I CAN only advise you republicans to hide under a rock for the next nine months or so while the rest of the nation goes bonkers. I forget who it was who lamented that there would never be a workers' revolution in England because the proletariat would desert the barricades to wave at the Queen going by.
INCIDENTALLY, be resigned to the Yanks calling the happy couple Bill 'n' Kate, just as they referred to the groom's parents as Chuck 'n' Di. They can't help it.
IT COULD be decades before King William and Queen Catherine take their thrones. So wouldn't it be grand if they let it be known now that they'd like the law changed so that their firstborn child succeeds them, no matter whether it is a girl or a boy? Male succession belongs in the Dark Ages and our present Queen has been the perfect monarch. We may not be around to see it but what a great twist of history it would be if, in 50 years or so, the Crown passed to William's daughter, Queen Diana.
MEANWHILE, the Prince of Wales seems to be adopting his father's habit of operating mouth before fully engaging brain. It was enough for Charles to congratulate William and Kate on their engagement without adding: "They have been practising long enough." We are immediately reminded that Prince Charles spent rather more than enough time practising with someone else's wife.
REGULAR readers will be aware that there are a number of ways of spotting a cultured man, including:
* Left alone in a room with a tea cosy, a cultured man will not put it on his head.
* Presented with a sink plunger, a cultured man will not do Dalek impressions.
* Hearing the William Tell Overture, a cultured man will not think of the Lone Ranger.
Today, I add a new definition, thanks to a reader who admits he failed this test. A cultured man does not fall about laughing when he turns on a radio programme about London and hears the commentator say: "We are just approaching Bow locks."
Shame on you, sir.
COME to think of it, the phrase " approaching Bow Locks" deserves a place in modern English usage. Confronted with someone who is vaguely odd, Londoners will say: "He's East Ham," because on the Underground, East Ham is one stop short of Barking. In much the same way, as you leave London you reach Mile End just before Bow Locks. Thus, "Mile End" could mean something which is not entirely Bow Locks but approaching it.
As in: "Sarah Palin for president? That's a load of Mile End, innit?"
TUESDAY, bought a new boat. Wednesday, made a new will. A coincidence but a slightly worrying one. Thursday, decided to cancel the new boat and keep the old one. Buying a faster boat when you can't even manage the one you've got is entirely Mile End.
AFTER flat-screen televisions, along come flat-back Christmas trees. Tesco are selling artificial trees designed to stand tight against a wall. As houses get tinier, rooms get smaller and everything has to shrink to fit. Apart, of course, from people. We get bigger all the time.
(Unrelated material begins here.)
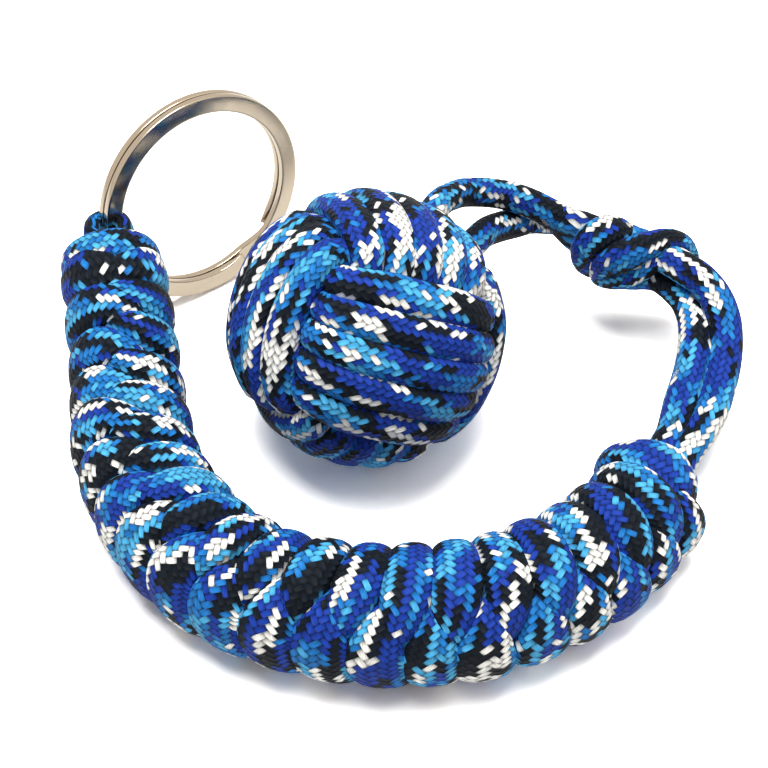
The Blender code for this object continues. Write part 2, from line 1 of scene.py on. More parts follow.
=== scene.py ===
"""Visual model of a monkey's fist key chain lying on a pale table.

The braided cord is modelled as it lies in the real object: two cords knotted round a
core into a stiff curved bar, two legs with an overhand knot, and three sets of passes
that wind the fist. Lengths are in metres unless a name ends in _mm.
"""

import logging
import math
from collections.abc import Callable
from dataclasses import dataclass, field
from enum import Enum

import bpy
import numpy as np
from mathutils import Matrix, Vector

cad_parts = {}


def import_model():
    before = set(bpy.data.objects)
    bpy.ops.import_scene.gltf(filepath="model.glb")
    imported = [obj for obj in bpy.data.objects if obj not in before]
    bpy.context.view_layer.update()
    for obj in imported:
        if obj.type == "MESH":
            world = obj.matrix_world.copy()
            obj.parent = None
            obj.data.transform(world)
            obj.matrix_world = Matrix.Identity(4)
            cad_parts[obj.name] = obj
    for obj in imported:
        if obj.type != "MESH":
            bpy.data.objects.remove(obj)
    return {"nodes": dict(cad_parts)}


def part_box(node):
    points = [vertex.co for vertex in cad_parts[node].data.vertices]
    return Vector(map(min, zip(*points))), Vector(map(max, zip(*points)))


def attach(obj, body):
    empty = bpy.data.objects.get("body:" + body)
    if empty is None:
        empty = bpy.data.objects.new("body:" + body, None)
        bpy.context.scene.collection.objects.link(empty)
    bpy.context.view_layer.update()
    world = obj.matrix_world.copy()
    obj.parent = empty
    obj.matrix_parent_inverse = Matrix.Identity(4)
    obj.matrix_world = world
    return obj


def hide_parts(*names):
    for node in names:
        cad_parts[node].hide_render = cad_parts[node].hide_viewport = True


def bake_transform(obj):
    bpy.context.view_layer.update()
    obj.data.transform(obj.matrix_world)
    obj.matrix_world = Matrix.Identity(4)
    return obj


LOG = logging.getLogger("key_chain")
Array = np.ndarray
Point = tuple[float, float, float]
Colour = tuple[float, float, float, float]
UP = np.array((0.0, 0.0, 1.0))
MM = 0.001
UV_NAME = "braid"
LOOSE_PICK_MM = 1.30


class Slot(Enum):
    """The record's material slots."""

    ROYAL = "royal_blue_cord"
    AZURE = "azure_cord"
    CORE = "core_cord"
    STEEL = "polished_steel"


def unit(vector: Array) -> Array:
    """The vector at length one."""
    vector = np.asarray(vector, float)
    return vector / np.linalg.norm(vector)


def ease(value: float | Array, start: float, end: float) -> float | Array:
    """An even blend from 0 to 1.

    Args:
        value: What the blend goes by.
        start: Where it begins.
        end: Where it is done.

    Returns:
        The blended value, from 0 to 1.
    """
    share = np.clip((value - start) / (end - start), 0.0, 1.0)
    return share * share * (3 - 2 * share)


def between(first: Array, second: Array, angle: float) -> Array:
    """The direction at an angle from one direction towards another square to it."""
    return first * math.cos(angle) + second * math.sin(angle)


def lengths(vectors: Array) -> Array:
    """The length of each of some vectors."""
    return np.linalg.norm(vectors, axis=1)


def nearest(points: Array, place: Array) -> int:
    """Which of the points is nearest to a place."""
    return int(np.argmin(lengths(points - place)))


def hops(points: Array) -> Array:
    """The distance from each point of a line to the next."""
    return lengths(np.diff(points, axis=0))


def reach_along(points: Array) -> Array:
    """How far along a line each of its points lies."""
    return np.concatenate(([0.0], np.cumsum(hops(points))))


def headings(points: Array) -> Array:
    """The direction of travel at each point of a line."""
    ahead = np.gradient(points, axis=0)
    return ahead / lengths(ahead)[:, None]


def square_to(vectors: Array, ahead: Array) -> Array:
    """The vectors without what they have along the direction of travel."""
    return vectors - ahead * (vectors * ahead).sum(1)[:, None]


def add_object(name: str, data: bpy.types.ID) -> bpy.types.Object:
    """Makes an object and puts it into the scene."""
    made = bpy.data.objects.new(name, data)
    bpy.context.scene.collection.objects.link(made)
    return made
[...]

A SIMPLE one-hour operation was unveiled this week. It effectively cures high blood pressure by burning away some nerves close to the kidneys. It sounds promising. And only a hard-boiled old hack (with high blood pressure) would find himself thinking that, given the billions of dollars invested in the blood-pressure drugs industry, a simple cure which would wipe out all those profits will probably vanish without trace. Blood pressure is known as "the silent killer". Money, on the other hand, talks.
AND more definitions for our time.
Committee: A body that keeps minutes and wastes hours.
Conference. The confusion of one man multiplied by the number present.
Robot: sore area suffered by oarsmen.
Tumbling: belly-button jewellery.
THE River Wye with its magnificent viewpoint known as Symonds Yat has been voted Britain's favourite river by organisations including the Royal Society for the Protection of Birds. I am reminded of the defendant from Dudley in a court case many years ago. His alibi was that, at the time of the offence, he had been at the beauty spot.
"I wor at Symonds Yat ," he told the court. The judge, puzzled by the Black Country accent , asked him to say it again
"I wor at Symonds Yat," the defendant repeated.
At which point his barrister intervened helpfully: "M'lud, I think he's saying he was on someone's yacht."
THE debate on whether to pronounce H as aitch or haitch rumbles on with this memory from a reader who recalls a Royal Marine sergeant-major lecturing the lads thus:
"Some people 'ave difficulty in pronouncing the letter aitch.This makes it difficult to tell if they are saying, for instance, the word edge or 'edge. To clarify this situation we in the armed forces use the word edge for edge and the word 'edgerow for 'edge so there is no 'orrible confusion."
MORE in sorrow than in anger, a police inspector in London declares that many of those arrested after the student-fees riots are "thoughtful, articulate people". In which case, they must surely realise that if one trashes a building, kicks in windows, starts fires and drops missiles from a rooftop, there will be consequences. Save your sympathy for those who don't know any better.
AFTER the student-fees riot, this wicked email on the hardships facing students was sent to Sky News: "I suggest that female students will turn to escorting and prostitution to pay their fees. Although this has its health issues at least they will have regular contact with their MPs."